The argument I gave above is a bit awkward just because I've primarily seen it used in finding a noisy version of one signal in another signal, in which case you can argue that the sum of squares for both are constant and of the same magnitude. I didn't want to actually edit the blog post while John's working on it, but I've tried to clear up the logic a bit below that can hopefully just be pasted in if its ok.

----------

Another way to understand correlation



David Tweed mentioned another approach from signal processing to understanding the quantity

$$ \langle x y \rangle = \frac{1}{n} \sum_{i = 1}^n x_i y_i $$

If we've got two lists of data $x$ and $y$ that we want to compare to see if they behave similarly, the first thing we ought to do is multiplicatively scale each one so they're of comparable magnitude.
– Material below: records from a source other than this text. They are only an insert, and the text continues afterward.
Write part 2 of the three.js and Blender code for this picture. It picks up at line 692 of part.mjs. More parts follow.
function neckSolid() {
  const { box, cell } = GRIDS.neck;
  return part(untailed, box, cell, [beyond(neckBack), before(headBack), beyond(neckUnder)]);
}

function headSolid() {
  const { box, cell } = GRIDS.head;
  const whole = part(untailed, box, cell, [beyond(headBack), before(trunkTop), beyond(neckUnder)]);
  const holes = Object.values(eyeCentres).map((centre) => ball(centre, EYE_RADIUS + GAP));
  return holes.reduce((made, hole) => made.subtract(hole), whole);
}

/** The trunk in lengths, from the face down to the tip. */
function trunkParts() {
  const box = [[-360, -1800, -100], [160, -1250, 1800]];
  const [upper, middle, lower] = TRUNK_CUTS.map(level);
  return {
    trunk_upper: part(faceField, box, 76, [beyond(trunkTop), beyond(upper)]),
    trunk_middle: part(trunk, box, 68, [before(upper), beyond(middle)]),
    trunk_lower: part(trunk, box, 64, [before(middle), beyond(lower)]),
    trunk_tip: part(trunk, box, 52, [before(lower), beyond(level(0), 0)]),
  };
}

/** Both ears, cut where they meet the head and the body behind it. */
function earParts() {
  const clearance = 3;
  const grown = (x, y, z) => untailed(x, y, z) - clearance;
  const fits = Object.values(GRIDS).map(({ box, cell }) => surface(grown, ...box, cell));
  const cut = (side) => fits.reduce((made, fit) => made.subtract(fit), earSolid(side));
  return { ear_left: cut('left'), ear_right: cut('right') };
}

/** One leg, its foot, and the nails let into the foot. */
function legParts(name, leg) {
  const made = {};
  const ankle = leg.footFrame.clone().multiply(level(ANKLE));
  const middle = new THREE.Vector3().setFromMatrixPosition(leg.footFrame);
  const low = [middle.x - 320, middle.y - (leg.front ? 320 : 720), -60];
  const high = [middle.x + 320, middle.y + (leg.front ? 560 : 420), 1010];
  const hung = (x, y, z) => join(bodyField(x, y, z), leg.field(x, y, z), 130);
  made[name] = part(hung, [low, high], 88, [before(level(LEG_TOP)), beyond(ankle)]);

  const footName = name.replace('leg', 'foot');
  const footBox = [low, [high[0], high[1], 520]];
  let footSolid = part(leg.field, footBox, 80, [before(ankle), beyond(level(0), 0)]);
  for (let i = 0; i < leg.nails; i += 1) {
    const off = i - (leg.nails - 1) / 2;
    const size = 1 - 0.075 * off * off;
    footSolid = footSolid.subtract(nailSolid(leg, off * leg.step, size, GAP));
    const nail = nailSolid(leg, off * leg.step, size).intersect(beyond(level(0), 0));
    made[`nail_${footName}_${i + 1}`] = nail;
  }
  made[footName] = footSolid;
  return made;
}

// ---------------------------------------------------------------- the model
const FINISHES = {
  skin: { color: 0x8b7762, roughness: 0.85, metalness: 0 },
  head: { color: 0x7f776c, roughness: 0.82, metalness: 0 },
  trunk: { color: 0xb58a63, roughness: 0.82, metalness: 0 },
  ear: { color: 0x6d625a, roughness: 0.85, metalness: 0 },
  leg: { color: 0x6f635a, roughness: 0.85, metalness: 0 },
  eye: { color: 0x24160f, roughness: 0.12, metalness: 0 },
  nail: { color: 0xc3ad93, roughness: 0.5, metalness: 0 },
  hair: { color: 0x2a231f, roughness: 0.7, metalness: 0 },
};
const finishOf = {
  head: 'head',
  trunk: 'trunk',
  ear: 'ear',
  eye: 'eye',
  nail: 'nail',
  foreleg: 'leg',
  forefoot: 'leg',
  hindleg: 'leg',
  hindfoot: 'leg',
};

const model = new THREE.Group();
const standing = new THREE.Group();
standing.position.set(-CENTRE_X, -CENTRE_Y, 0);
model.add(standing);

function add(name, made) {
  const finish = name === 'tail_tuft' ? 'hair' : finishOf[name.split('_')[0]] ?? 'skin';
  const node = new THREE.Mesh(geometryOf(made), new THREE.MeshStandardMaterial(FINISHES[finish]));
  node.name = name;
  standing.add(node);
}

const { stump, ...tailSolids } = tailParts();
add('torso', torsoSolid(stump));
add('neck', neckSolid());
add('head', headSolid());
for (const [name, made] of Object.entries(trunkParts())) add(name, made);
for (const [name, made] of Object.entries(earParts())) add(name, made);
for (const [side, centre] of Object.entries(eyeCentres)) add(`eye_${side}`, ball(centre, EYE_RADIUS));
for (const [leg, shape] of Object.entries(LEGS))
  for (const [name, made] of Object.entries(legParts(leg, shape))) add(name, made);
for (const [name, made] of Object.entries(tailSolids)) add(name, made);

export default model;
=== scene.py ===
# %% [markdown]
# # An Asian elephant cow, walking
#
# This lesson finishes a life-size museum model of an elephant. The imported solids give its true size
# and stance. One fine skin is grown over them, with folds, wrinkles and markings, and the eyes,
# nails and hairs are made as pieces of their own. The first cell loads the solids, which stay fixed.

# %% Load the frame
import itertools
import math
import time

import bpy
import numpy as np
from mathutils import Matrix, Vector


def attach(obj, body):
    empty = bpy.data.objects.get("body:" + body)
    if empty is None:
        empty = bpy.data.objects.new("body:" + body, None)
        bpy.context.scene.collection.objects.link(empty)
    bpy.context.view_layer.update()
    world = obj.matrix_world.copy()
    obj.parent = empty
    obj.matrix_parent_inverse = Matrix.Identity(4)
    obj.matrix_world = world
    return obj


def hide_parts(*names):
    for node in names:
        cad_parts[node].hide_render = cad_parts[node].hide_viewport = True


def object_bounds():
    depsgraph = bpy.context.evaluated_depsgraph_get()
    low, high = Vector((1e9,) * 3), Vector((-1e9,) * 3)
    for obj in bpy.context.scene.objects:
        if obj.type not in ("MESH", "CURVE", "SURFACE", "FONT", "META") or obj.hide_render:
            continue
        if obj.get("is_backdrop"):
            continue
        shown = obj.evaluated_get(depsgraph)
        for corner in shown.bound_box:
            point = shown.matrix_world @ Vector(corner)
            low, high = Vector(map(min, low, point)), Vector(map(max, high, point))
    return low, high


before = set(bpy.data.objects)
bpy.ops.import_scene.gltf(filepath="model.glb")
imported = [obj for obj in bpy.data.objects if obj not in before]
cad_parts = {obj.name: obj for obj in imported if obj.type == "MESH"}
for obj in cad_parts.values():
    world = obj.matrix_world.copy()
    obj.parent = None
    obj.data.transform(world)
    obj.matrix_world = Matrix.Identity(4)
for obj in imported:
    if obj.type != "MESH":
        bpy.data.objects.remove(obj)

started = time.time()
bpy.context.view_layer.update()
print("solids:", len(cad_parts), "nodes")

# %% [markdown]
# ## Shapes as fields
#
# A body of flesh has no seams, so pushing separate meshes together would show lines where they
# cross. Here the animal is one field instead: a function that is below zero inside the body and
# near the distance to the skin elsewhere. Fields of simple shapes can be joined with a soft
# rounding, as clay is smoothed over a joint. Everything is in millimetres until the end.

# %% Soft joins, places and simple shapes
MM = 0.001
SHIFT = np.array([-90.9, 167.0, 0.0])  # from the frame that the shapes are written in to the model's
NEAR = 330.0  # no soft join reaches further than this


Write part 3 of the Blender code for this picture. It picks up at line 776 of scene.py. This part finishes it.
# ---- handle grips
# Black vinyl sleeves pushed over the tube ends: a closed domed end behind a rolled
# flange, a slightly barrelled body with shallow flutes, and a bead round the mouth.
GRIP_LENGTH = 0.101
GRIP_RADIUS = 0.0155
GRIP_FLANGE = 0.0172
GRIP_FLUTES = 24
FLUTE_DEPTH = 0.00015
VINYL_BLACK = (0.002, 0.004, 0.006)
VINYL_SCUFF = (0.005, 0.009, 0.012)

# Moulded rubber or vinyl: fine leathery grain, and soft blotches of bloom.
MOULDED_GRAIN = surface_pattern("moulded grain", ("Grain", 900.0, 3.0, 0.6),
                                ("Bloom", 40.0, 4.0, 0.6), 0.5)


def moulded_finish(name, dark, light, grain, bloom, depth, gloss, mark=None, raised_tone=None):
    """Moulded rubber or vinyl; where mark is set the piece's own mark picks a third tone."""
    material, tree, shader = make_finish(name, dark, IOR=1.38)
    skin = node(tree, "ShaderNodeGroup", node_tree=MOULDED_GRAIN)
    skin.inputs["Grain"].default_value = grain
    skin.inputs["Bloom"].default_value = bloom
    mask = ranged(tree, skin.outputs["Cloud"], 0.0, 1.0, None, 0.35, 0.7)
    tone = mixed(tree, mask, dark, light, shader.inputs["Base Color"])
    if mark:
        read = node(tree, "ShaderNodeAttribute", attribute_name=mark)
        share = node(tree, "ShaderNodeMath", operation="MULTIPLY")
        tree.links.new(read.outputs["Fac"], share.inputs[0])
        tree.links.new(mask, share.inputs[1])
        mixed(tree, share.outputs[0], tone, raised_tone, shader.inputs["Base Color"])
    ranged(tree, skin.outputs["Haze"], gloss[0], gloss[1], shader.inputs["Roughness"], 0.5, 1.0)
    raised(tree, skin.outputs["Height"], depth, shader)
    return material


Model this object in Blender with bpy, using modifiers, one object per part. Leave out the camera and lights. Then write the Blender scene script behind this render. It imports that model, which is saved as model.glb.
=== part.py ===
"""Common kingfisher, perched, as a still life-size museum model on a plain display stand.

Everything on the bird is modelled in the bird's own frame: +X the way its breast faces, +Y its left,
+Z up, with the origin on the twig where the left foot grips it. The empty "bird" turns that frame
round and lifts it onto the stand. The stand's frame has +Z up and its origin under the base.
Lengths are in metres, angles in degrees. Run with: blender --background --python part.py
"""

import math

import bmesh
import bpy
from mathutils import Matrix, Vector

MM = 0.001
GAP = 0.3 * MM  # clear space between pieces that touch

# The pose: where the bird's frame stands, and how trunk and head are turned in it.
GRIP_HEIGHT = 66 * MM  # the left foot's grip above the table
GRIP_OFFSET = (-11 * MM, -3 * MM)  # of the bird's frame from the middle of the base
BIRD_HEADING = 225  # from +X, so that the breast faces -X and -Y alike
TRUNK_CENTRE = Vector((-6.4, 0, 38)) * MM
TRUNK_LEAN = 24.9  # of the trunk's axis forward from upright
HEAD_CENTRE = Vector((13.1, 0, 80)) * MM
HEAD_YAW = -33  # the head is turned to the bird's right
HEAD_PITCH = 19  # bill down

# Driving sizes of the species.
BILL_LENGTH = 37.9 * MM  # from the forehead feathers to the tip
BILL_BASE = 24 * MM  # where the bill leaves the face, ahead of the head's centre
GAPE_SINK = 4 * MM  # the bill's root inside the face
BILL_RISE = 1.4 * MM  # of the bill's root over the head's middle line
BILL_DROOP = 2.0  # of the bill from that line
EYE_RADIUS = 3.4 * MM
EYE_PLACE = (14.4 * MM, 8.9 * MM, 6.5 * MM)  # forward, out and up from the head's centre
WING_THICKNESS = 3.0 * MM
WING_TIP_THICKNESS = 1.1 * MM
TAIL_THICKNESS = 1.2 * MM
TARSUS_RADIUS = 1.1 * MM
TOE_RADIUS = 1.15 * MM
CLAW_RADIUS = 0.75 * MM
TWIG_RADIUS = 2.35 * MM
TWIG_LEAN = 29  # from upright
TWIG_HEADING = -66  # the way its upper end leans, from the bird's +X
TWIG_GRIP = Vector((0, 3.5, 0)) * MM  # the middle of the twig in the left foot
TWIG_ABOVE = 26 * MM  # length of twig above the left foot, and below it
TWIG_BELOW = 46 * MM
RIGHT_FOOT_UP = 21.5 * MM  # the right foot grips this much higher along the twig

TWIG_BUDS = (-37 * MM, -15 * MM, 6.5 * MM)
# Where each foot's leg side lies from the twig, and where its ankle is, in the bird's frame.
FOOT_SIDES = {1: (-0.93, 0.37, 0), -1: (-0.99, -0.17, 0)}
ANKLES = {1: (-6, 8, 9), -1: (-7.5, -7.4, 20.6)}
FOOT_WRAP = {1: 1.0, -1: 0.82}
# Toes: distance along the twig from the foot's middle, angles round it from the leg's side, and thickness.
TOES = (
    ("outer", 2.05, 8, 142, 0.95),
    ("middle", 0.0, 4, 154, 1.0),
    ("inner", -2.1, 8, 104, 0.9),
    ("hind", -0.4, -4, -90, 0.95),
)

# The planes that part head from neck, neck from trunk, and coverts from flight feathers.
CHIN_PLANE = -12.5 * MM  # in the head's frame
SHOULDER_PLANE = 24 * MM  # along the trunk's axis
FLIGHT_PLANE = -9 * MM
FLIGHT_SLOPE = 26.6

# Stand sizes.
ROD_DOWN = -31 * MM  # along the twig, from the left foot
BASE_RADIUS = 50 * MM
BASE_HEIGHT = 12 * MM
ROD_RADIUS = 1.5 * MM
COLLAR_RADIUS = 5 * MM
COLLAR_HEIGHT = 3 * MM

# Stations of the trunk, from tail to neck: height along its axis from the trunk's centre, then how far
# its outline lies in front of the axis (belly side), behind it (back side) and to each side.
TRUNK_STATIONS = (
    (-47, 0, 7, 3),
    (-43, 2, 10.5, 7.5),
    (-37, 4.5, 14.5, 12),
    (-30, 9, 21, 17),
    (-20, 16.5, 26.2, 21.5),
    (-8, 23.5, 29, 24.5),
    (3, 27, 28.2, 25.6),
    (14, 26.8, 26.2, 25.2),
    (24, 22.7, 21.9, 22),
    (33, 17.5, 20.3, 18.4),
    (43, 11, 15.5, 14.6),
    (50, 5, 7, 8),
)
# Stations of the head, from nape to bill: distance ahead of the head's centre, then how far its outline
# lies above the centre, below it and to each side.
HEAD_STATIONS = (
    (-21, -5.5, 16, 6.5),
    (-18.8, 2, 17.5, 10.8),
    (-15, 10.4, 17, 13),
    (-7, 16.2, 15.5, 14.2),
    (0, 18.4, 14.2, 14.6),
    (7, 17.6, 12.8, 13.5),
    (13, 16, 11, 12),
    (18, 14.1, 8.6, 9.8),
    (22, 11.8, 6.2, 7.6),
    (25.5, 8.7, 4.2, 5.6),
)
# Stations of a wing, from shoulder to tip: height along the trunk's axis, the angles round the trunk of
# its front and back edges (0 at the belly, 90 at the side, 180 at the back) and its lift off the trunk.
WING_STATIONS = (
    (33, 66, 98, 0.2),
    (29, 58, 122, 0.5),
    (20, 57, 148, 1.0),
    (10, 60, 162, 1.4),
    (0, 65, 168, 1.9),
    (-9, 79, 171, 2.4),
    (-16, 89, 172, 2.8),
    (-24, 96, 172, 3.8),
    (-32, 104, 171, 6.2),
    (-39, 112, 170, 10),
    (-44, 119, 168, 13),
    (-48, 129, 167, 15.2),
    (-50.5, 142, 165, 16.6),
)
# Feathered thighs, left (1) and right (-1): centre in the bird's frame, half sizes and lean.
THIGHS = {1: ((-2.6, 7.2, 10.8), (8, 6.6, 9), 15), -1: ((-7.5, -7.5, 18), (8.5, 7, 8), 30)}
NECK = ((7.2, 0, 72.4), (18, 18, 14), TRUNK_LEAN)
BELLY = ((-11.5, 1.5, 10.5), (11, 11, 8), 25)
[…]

There are various possibilities for assigning a scale, but a reasonable one is to ensure they have equal 'energy'

$$ \sum_{i=1}^n x_i^2 = \sum_{i=1}^n y_i^2 $$

(This can be achieved by dividing each list by its standard deviation, which is equivalent to what was done in the main derivation above.) Once we've done that then it's clear that looking at

$$\sum_{i=1}^n (x_i-y_i)^2$$

gives small values when they have a very good match and progressively bigger values as they become less similar. Observe that

$$
\sum_{i=1}^n (x_i-y_i)^2 =\sum_{i=1}^n (x_i^2 - 2 x_i y_i + y_i^2)
$$
$$
=\sum_{i=1}^n x_i^2 - 2 \sum_{i=1}^n x_i y_i + \sum_{i=1}^n y_i^2
$$

Since we've scaled things so that $\sum_{i=1}^n x_i^2$ and $\sum_{i=1}^n y_i^2$ are constants, we can see that when $\sum_{i=1}^n x_i y_i$ becomes bigger,

$$\sum_{i=1}^n (x_i-y_i)^2$$

becomes smaller. So,

$$\sum_{i=1}^n x_i y_i$$

serves as a measure of how close the lists are, under these assumptions.